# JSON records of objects
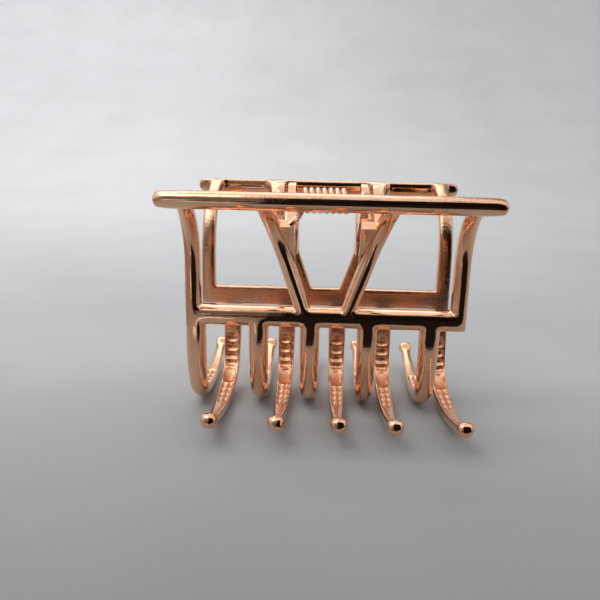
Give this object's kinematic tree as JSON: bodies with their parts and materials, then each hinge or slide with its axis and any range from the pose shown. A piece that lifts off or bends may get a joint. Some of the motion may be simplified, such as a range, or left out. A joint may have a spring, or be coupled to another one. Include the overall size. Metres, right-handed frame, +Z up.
{
  "type": "claw hair clip",
  "caption": "Sprung metal claw hair clip: two identical cast jaws with interlocking curved teeth, hinged on a pin with a torsion spring; squeezing the handle bars opens it.",
  "frame": {"origin": "on the table under the middle of the hinge, with the closed clip standing on its teeth", "axes": "+X along the hinge pin to the right, +Y from the front jaw to the rear jaw, +Z up from the tooth bottoms to the hinge"},
  "size_m": [0.0436, 0.037, 0.0338],
  "materials": {
    "plated_casting": "die-cast zinc alloy, polished and electroplated in mirror-bright rose gold",
    "plated_pin": "steel rivet pin, peened at both ends and plated in rose gold",
    "spring_wire": "hard-drawn spring wire, plated in rose gold, slightly duller than the casting"
  },
  "bodies": {
    "rear": {"rear_jaw": "plated_casting", "hinge_pin": "plated_pin", "torsion_spring": "spring_wire"},
    "front": {"front_jaw": "plated_casting"}
  },
  "joints": [
    {"name": "jaw_hinge", "type": "hinge", "parent": "rear", "child": "front", "pos_m": [0, 0, 0.03125], "axis": [-1, 0, 0], "range_deg": [0, 85], "stiffness_Nm_per_rad": 0.03, "springref_deg": -45.84, "deforming": ["torsion_spring"]}
  ]
}
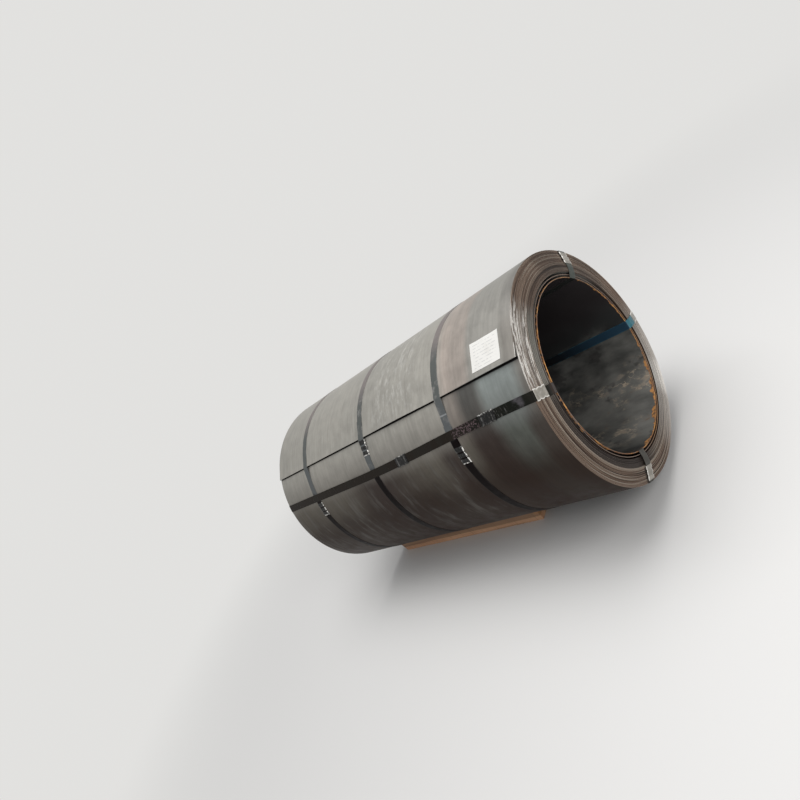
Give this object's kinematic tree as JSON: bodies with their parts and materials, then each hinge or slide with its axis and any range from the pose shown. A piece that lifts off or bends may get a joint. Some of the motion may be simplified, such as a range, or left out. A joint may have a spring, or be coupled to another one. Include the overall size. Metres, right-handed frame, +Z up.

# DO THIS
Output all of the data above without any alteration.

# WRITTEN SOLUTION
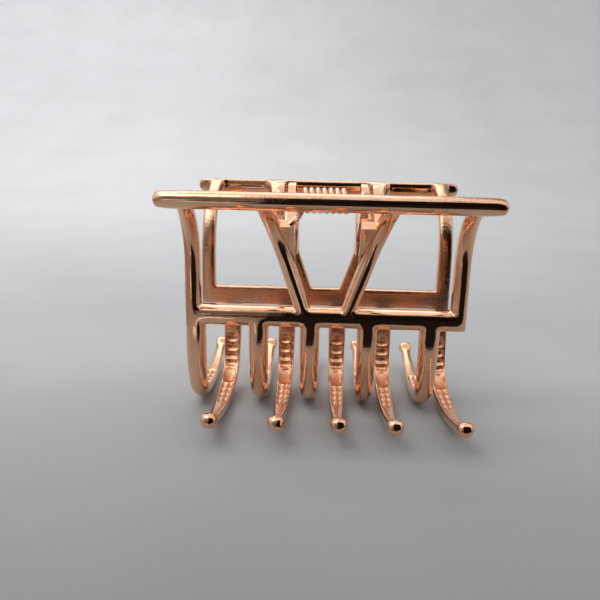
Give this object's kinematic tree as JSON: bodies with their parts and materials, then each hinge or slide with its axis and any range from the pose shown. A piece that lifts off or bends may get a joint. Some of the motion may be simplified, such as a range, or left out. A joint may have a spring, or be coupled to another one. Include the overall size. Metres, right-handed frame, +Z up.
{
  "type": "claw hair clip",
  "caption": "Sprung metal claw hair clip: two identical cast jaws with interlocking curved teeth, hinged on a pin with a torsion spring; squeezing the handle bars opens it.",
  "frame": {"origin": "on the table under the middle of the hinge, with the closed clip standing on its teeth", "axes": "+X along the hinge pin to the right, +Y from the front jaw to the rear jaw, +Z up from the tooth bottoms to the hinge"},
  "size_m": [0.0436, 0.037, 0.0338],
  "materials": {
    "plated_casting": "die-cast zinc alloy, polished and electroplated in mirror-bright rose gold",
    "plated_pin": "steel rivet pin, peened at both ends and plated in rose gold",
    "spring_wire": "hard-drawn spring wire, plated in rose gold, slightly duller than the casting"
  },
  "bodies": {
    "rear": {"rear_jaw": "plated_casting", "hinge_pin": "plated_pin", "torsion_spring": "spring_wire"},
    "front": {"front_jaw": "plated_casting"}
  },
  "joints": [
    {"name": "jaw_hinge", "type": "hinge", "parent": "rear", "child": "front", "pos_m": [0, 0, 0.03125], "axis": [-1, 0, 0], "range_deg": [0, 85], "stiffness_Nm_per_rad": 0.03, "springref_deg": -45.84, "deforming": ["torsion_spring"]}
  ]
}
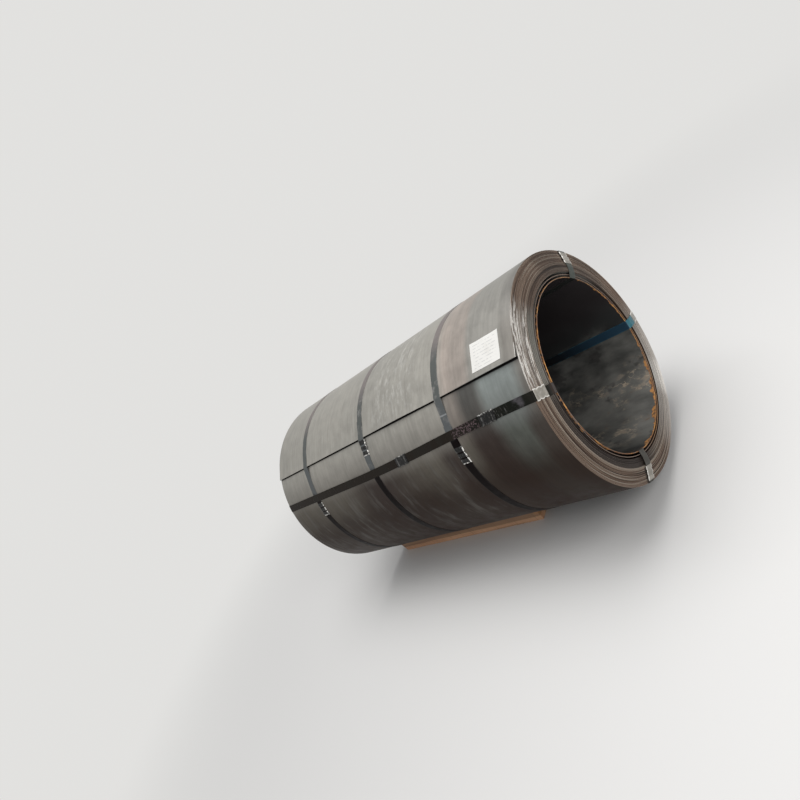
Give this object's kinematic tree as JSON: bodies with their parts and materials, then each hinge or slide with its axis and any range from the pose shown. A piece that lifts off or bends may get a joint. Some of the motion may be simplified, such as a range, or left out. A joint may have a spring, or be coupled to another one. Include the overall size. Metres, right-handed frame, +Z up.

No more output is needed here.